More than 2,500 comments on the proposed rule were submitted to the Board by mail, e-mail, or fax. Almost three quarters of the comments were submitted by individuals, primarily persons with disabilities. Most of these comments addressed reach range requirements for people of short stature, access for people with multiple chemical sensitivities, movie theater captioning for persons who are deaf or hard of hearing, and access to certain elements, such as automatic teller machines (ATMs) for people with vision impairments. Comments were also submitted by trade associations and manufacturers, disability groups, design and codes professionals, government agencies, and building owners and operators, among others. Some of the most common topics included alarms, handrails, assembly areas, van spaces and ATMs. Comments received after the deadline were entered into the docket as the Board has a policy of considering late comments to the extent practicable.

The Board has finalized the guidelines according to its review and analysis of the comments to the proposed rule. Comments and resulting changes in the rule are discussed below in the Section-by-Section Analysis.

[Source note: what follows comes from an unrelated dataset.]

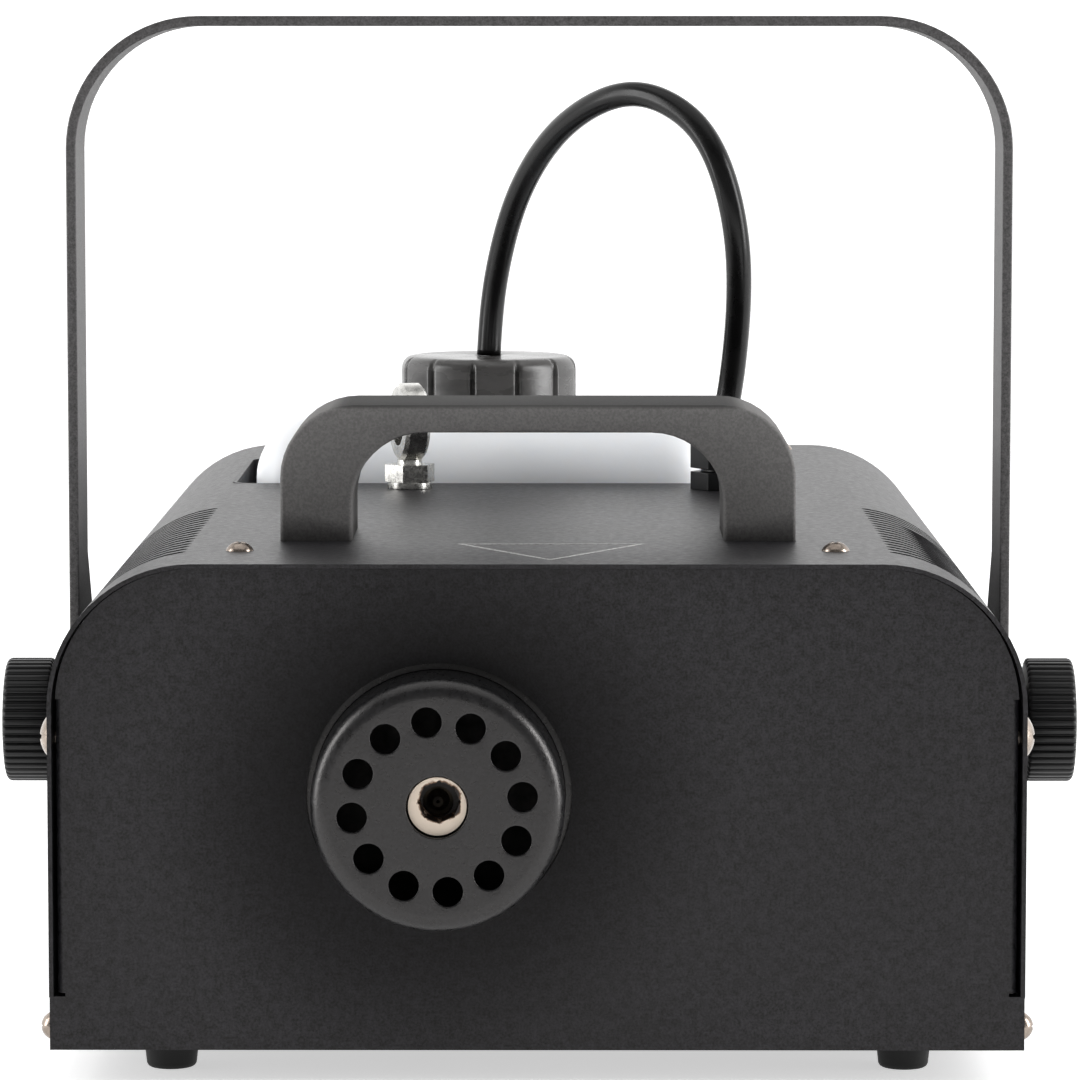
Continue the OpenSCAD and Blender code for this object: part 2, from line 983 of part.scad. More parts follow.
module dmx_in() {
  color("black")
    translate([dmx_in_x, 0, 0])
      union() {
        socket_shell(1.6)
          at(0, rear_panel_y - 12, dmx_z)
            rod_y(9.2, 30);
        for (a = [90, 210, 330])
          at(3.8 * cos(a), rear_panel_y - 12.5, dmx_z + 3.8 * sin(a))
            rod_y(1.2, 10, $fn = 24);
      }
}

module dmx_out() {
  color("black")
    translate([dmx_out_x, 0, 0])
      union() {
        socket_shell(1.6)
          at(0, rear_panel_y - 12, dmx_z)
            rod_y(9.2, 30);
        difference() {
          at(0, rear_panel_y - 12.5, dmx_z)
            rod_y(7.6, 12.5 + plate_t + 1.6);
          for (a = [30, 150, 270])
            at(3.8 * cos(a), rear_panel_y - 8, dmx_z + 3.8 * sin(a))
              rod_y(1.3, 30, $fn = 24);
        }
      }
}

module rear_screws() {
  color("silver")
    union() {
      for (x = [-100, 0, 100])
        rear_screw(x, rear_face_y, 17);
      for (x = [-20, 20])
        rear_screw(inlet_x + x, rear_face_y + 4, inlet_z + 9);
      for (x = [dmx_in_x, dmx_out_x])
        for (turn = [-1, 1])
          rear_screw(x + turn * 9.5, rear_face_y + 1.6, dmx_z - turn * 12);
    }
}

module rear_screw(x, y, z) {
  at(x, y, z)
    rotate([-90, 0, 0])
      pan_screw(2.8, 0.9, 1.5, 8);
}

// ---- hoses and fittings --------------------------------------------------------------------

module inlet_hose() {
  color("black")
    tube(inlet_route, hose_d / 2, 10, [1, 0, 0]);
}

module pressure_tube() {
  color("sandybrown")
    tube(pressure_route, 2, 8, [1, 1, -1]);
}

module fluid_hose() {
  color("black")
    tube(hose_route, hose_d / 2, 12, [0.72, 0.69, 0]);
}

module gland_body() {
  hex_h = 5.7;
  color("black")
    difference() {
      union() {
        at(gland_x, gland_y, top_z)
          hex_z(19, hex_h);
        at(gland_x, gland_y, top_z - 9)
          cylinder(r = 7.5, h = hex_h + 16);
      }
      at(gland_x, gland_y, top_z - 10)
        cylinder(r = gland_bore_r, h = 40);
    }
}

module gland_nut() {
  low_z = top_z + 6.8;
  color("black")
    at(gland_x, gland_y, 0)
      difference() {
        union() {
          translate([0, 0, low_z])
            hex_z(19, 10.5);
          translate([0, 0, low_z + 10.5])
            cylinder(r1 = 9.2, r2 = 6.6, h = gland_top_z - low_z - 10.5);
        }
        translate([0, 0, low_z - 1])
          cylinder(r = 7.6, h = top_z + 5.7 + 7 - low_z + 1.3);
        cylinder(r = gland_bore_r, h = 300);
      }
}

module gland_locknut() {
  color("black")
    at(gland_x, gland_y, under_top_z - 5)
      difference() {
        hex_z(18, 5);
        translate([0, 0, -1])
          cylinder(r = 7.6, h = 10);
      }
}

module eye_bolt() {
  nut_h = 5.6;
  washer_h = 2.2;
  ring_w = 8;
  ring_z = eye_top_z - eye_d / 2;
  color("silver")
    at(eye_x, eye_y, 0)
      rotate([0, 0, eye_turn])
        difference() {
          union() {
            translate([-ring_w / 2, 0, ring_z])
              rotate([0, 90, 0])
                rotate_extrude()
                  polygon([[0, 0], [eye_d / 2 - 1.2, 0], [eye_d / 2, 1.2], [eye_d / 2, ring_w - 1.2],
                           [eye_d / 2 - 1.2, ring_w], [0, ring_w]]);
            translate([0, 0, top_z + washer_h])
              hex_z(14.2, nut_h);
            translate([0, 0, top_z - 12])
              cylinder(r = 4, h = ring_z - top_z);
          }
          translate([-ring_w, 0, ring_z])
            rod_x(eye_hole_d / 2, 2 * ring_w);
        }
}

module eye_washer() {
  color("silver")
    at(eye_x, eye_y, top_z)
      ring_z(7.3, 4.1, 2.2);
}

module eye_nut() {
  color("silver")
    at(eye_x, eye_y, under_top_z - 6.5)
      difference() {
        hex_z(13, 6.5);
        translate([0, 0, -1])
          cylinder(r = 4.05, h = 10);
      }
}

// ---- handle, screws and feet ---------------------------------------------------------------

module handle() {
  window_w = handle_w - 2 * leg_w;
  color("dimgray")
    difference() {
      at(0, handle_y, top_z)
        along_y(handle_d)
          difference() {
            arch(handle_w / 2, -4, handle_h, handle_outer_r);
            arch(window_w / 2, -5, handle_h - handle_bar_t, handle_inner_r);
          }
      // the legs are cut off level with the top face
      at(-handle_w / 2 - 1, handle_y - 1, top_z - 6)
        cube([handle_w + 2, handle_d + 2, 6]);
      for (side = [-1, 1])
        for (y = [handle_y + 9, handle_y + handle_d - 9])
          at(side * (handle_w - leg_w) / 2, y, top_z - 1)
            cylinder(r = 2.6, h = 13);
    }
}

module handle_screws() {
  color("silver")
    for (side = [-1, 1])
      for (y = [handle_y + 9, handle_y + handle_d - 9])
        at(side * (handle_w - leg_w) / 2, y, under_top_z)
          mirror([0, 0, 1])
            pan_screw(4.6, 3.2, 2.5, 11);
}

module top_screws() {
  color("silver")
    for (side = [-1, 1])
      for (y = [top_screw_y, rear_top_screw_y])
        at(side * top_screw_x, y, top_z)
          pan_screw(4, 2.6, 2, 8);
}

module side_screws() {
  color("silver")
    for (side = [-1, 1])
      for (y = [side_screw_y, rear_screw_y])
        at(side * half_w, y, side_screw_z)
          rotate([0, side * 90, 0])
            pan_screw(4, 3.2, 2, 8);
}

module dome_screws() {
  color("silver")
    for (side = [-1, 1])
      at(side * half_w, dome_screw_y, dome_screw_z)
        rotate([0, side * 90, 0])
          pan_screw(6.75, 3.3, 3, 12);
}

module feet() {
  color("black")
    for (x = [-foot_x, foot_x])
      for (y = [foot_y, rear_foot_y])
        at(x, y, 0)
          rotate_extrude()
            polygon([[2.3, 2.5], [4.6, 2.5], [4.6, 0], [6.2, 0], [7, 0.8], [7.9, base_z], [2.3, base_z]]);
}

module foot_screws() {
  color("silver")
    for (x = [-foot_x, foot_x])
      for (y = [foot_y, rear_foot_y])
        at(x, y, 2.5)
          mirror([0, 0, 1])
            pan_screw(4, 2, 2, base_z + 3);
}

// ---- yoke ----------------------------------------------------------------------------------

module yoke() {
  end_y = bar_y + end_r;
  color("dimgray")
    difference() {
      union() {
        at(0, bar_y, 0)
          along_y(bar_w)
            difference() {
              arch(yoke_w / 2, flare_z, yoke_top_z, yoke_r);
              arch(arm_in_x, flare_z - 1, yoke_top_z - bar_t, yoke_inner_r);
            }
        for (side = [-1, 1])
          at(side > 0 ? arm_in_x : -yoke_w / 2, 0, 0)
            along_x(bar_t)
              union() {
                polygon([[bar_y, pivot_z], [2 * end_r + bar_y, pivot_z], [2 * end_r + bar_y, flare_low_z],
                         [bar_y + bar_w, flare_z + eps], [bar_y, flare_z + eps]]);
                translate([end_y, pivot_z])
                  circle(end_r);
              }
      }
      at(-yoke_w, pivot_y, pivot_z)
        rod_x(pivot_bore_r, 2 * yoke_w);
      at(0, bar_y + bar_w / 2, yoke_top_z - 2 * bar_t)
        cylinder(r = clamp_hole_r, h = 20);
    }
}

module yoke_spacers() {
  color("black")
    for (side = [-1, 1])
      at(side > 0 ? half_w : -arm_in_x + spacer_gap, pivot_y, pivot_z)
        ring_x(12, stud_r + 0.3, arm_in_x - half_w - spacer_gap);
}

module pivot_nuts() {
  nut_l = 9;
  color("silver")
    for (side = [-1, 1])
      at(side > 0 ? inner_half_w - nut_l : -inner_half_w, pivot_y, pivot_z)
        difference() {
          union() {
            rotate([0, 90, 0])
              hex_z(13, nut_l);
            translate([side > 0 ? nut_l - 2 : 0, 0, 0])
              rod_x(11, 2);
          }
          translate([-1, 0, 0])
            rod_x(pivot_bore_r, nut_l + 2);
        }
}

module knob_washers() {
  color("silver")
    for (side = [-1, 1])
      at(side > 0 ? yoke_w / 2 : -yoke_w / 2 - washer_t, pivot_y, pivot_z)
        ring_x(10, stud_r + 0.3, washer_t);
}

// A ribbed knob on a threaded stud, pointing outwards along +X from the middle of the housing
module knob() {
  collar_x = yoke_w / 2 + washer_t + 0.1;
  head_l = knob_out_x - knob_in_x;
  rib_r = 0.9;
  edge = 1;
  core_r = knob_d / 2 - 0.8;
  union() {
    translate([knob_in_x, 0, 0])
      rotate([0, 90, 0]) {
        linear_extrude(head_l - edge)
          union() {
            circle(core_r);
            for (i = [0 : knob_ribs - 1])
              rotate(i * 360 / knob_ribs)
                translate([knob_d / 2 - rib_r, 0])
                  circle(rib_r, $fn = 16);
          }
        translate([0, 0, head_l - edge])
          cylinder(r1 = core_r, r2 = core_r - edge, h = edge);
      }
    translate([collar_x, 0, 0])
      rod_x(10.5, knob_in_x - collar_x + eps);
    translate([inner_half_w - 12, 0, 0])
      rod_x(stud_r, collar_x - inner_half_w + 12 + eps);
  }
}

module knob_right() {
  color("black")
    at(0, pivot_y, pivot_z)
      knob();
}

module knob_left() {
  color("black")
    at(0, pivot_y, pivot_z)
      mirror([1, 0, 0])
        knob();
}

// ---- tank ----------------------------------------------------------------------------------

// The tank's outside, or with inset the space inside it
module tank_form(inset) {
  w = tank_w - 2 * inset;
  d = tank_d - 2 * inset;
  low = tank_base_z + inset;
  high = tank_top_z - inset;
  intersection() {
    at(tank_x, tank_y, low)
      linear_extrude(high - low)
        rounded(w, d, tank_plan_r - inset);
    at(tank_x, tank_y - d / 2, 0)
      along_y(d)
        arch(w / 2, low, high, tank_top_r - inset);
    at(tank_x - w / 2, tank_y, 0)
      along_x(w)
        arch(d / 2, low, high, tank_side_r - inset);
  }
}

module tank() {
  color("whitesmoke")
    difference() {
      union() {
        tank_form(0);
        at(cap_x, cap_y, tank_top_z - 1)
          cylinder(r = neck_r, h = neck_top_z - tank_top_z + 1);
      }
      tank_form(tank_wall);
      at(cap_x, cap_y, tank_top_z - 10)
        cylinder(r = neck_bore_r, h = 40);
    }
}

module tank_cap() {
  groove_r = 1.6;
  first_angle = 5;
  color("black")
    at(cap_x, cap_y, 0)
      difference() {
        rotate_extrude($fn = 96)
          polygon([[cap_hole_r, cap_low_z], [cap_d / 2, cap_low_z], [cap_d / 2, cap_top_z - 2.5],
                   [cap_d / 2 - 0.8, cap_top_z - 0.8], [cap_d / 2 - 2.5, cap_top_z], [cap_hole_r, cap_top_z]]);
        translate([0, 0, cap_low_z - 1])
          cylinder(r = cap_bore_r, h = neck_top_z + seal_t + 0.3 - cap_low_z + 1);
        for (i = [0 : cap_grooves - 1])
          rotate([0, 0, first_angle + (i + 0.5) * 360 / cap_grooves])
            translate([cap_d / 2 + 0.5, 0, cap_low_z - 1])
              cylinder(r = groove_r, h = 30, $fn = 24);
      }
}

module cap_seal() {
  color("dimgray")
    at(cap_x, cap_y, neck_top_z + 0.3)
      ring_z(neck_r, 18, seal_t);
}

module pickup_tube() {
  color("black")
    at(cap_x, cap_y, pickup_low_z)
      cylinder(r = hose_d / 2, h = cap_top_z - 0.4 - pickup_low_z);
}

module pickup_filter() {
  filter_h = 22;
  color("ivory")
    at(cap_x, cap_y, pickup_low_z - filter_h)
      cylinder(r = 7, h = filter_h);
}

// ---- output --------------------------------------------------------------------------------

chassis();
cover();
rear_panel();
tank_well();
heat_guard();
nozzle_insulator();
nozzle();
heater_block();
heater_insulation();
heater_case();
heater_legs();
thermostat();
thermal_fuse();
pump_body();
pump_coil();
pump_bracket();
pump_mounts();
control_board();
board_parts();
board_standoffs();
display_board();
inlet_hose();
pressure_tube();
fluid_hose();
gland_body();
gland_nut();
gland_locknut();
eye_bolt();
eye_washer();
eye_nut();
handle();
handle_screws();
top_screws();
side_screws();
dome_screws();
feet();
foot_screws();
yoke();
yoke_spacers();
pivot_nuts();
knob_washers();
knob_left();
knob_right();
tank();
tank_cap();
cap_seal();
pickup_tube();
pickup_filter();
power_inlet();
fuse_drawer();
switch_frame();
power_rocker();
dmx_in();
dmx_out();
display_window();
menu_button(0);  // menu_button_1
menu_button(1);  // menu_button_2
menu_button(2);  // menu_button_3
menu_button(3);  // menu_button_4
rear_screws();
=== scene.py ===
"""Looks for the fog machine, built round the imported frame: camera, materials, replaced pieces, floor and light."""
import json
import math

import bpy
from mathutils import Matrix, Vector


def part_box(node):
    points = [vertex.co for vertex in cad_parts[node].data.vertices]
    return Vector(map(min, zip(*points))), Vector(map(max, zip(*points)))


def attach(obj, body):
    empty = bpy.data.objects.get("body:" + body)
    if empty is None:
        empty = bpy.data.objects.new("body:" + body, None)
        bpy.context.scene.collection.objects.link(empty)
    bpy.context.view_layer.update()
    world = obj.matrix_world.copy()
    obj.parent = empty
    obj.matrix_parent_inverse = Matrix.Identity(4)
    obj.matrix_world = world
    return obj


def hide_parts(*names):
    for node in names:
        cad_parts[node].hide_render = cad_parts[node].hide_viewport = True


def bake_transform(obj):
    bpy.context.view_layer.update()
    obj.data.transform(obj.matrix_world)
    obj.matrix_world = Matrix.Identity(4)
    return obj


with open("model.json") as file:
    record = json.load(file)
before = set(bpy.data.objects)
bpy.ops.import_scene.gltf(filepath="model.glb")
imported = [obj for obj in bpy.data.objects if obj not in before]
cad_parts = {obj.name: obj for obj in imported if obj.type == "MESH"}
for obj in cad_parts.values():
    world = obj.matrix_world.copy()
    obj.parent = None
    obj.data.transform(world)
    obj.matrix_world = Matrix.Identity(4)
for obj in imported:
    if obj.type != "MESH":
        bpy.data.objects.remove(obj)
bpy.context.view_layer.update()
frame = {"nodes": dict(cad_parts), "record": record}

MM = 0.001
NODES = frame["nodes"]
RIM_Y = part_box("cover")[0].y
WHITE = (1.0, 1.0, 1.0)
# The insulator's bore, and with it the painted bore shade and the browning, lies off its middle by this much, in
# millimetres.
BORE_SHIFT = (0.5, 0.0, 1.2)


# ---- places --------------------------------------------------------------------------------

def place(x, y, z):
    """A point by x, distance behind the cover's front rim, and height, in millimetres."""
    return Vector((x * MM, RIM_Y + y * MM, z * MM))


def centre(node):
    """The middle of a CAD node's box."""
    low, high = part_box(node)
    return (low + high) / 2


def smoothstep(low, high, value):
    t = min(max((value - low) / (high - low), 0.0), 1.0)
    return t * t * (3 - 2 * t)


# ---- camera --------------------------------------------------------------------------------

CAMERA_AT = Vector((0.0066, -1.6113, 0.2867))
CAMERA_PITCH = math.radians(5.495)
CAMERA_YAW = math.radians(-0.234)
CAMERA_LENS = 172.0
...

From the outset of this rulemaking, the Board has sought to harmonize the ADA and ABA Accessibility Guidelines with industry standards, particularly the ANSI A117.1 standard and the International Building Code (IBC). On April 2, 2002, the Board placed in the rulemaking docket for public review a draft of the final guidelines to further promote such harmonization.11 The ANSI A117 Committee and the International Code Council (ICC) were in the process of updating the ANSI A117.1-1998 standard and the IBC, respectively. The Board proposed changes to these documents based on the draft final guidelines, some of which were approved. In addition, the Board made revisions to the guidelines for consistency with proposed changes to the ANSI A117.1 standard and the IBC. As a result, some of the remaining differences between the draft final guidelines and these documents were reconciled. Changes to the guidelines as a result of this harmonization, as well as public comments received on the draft final guidelines, are noted in the Section-by-Section Analysis.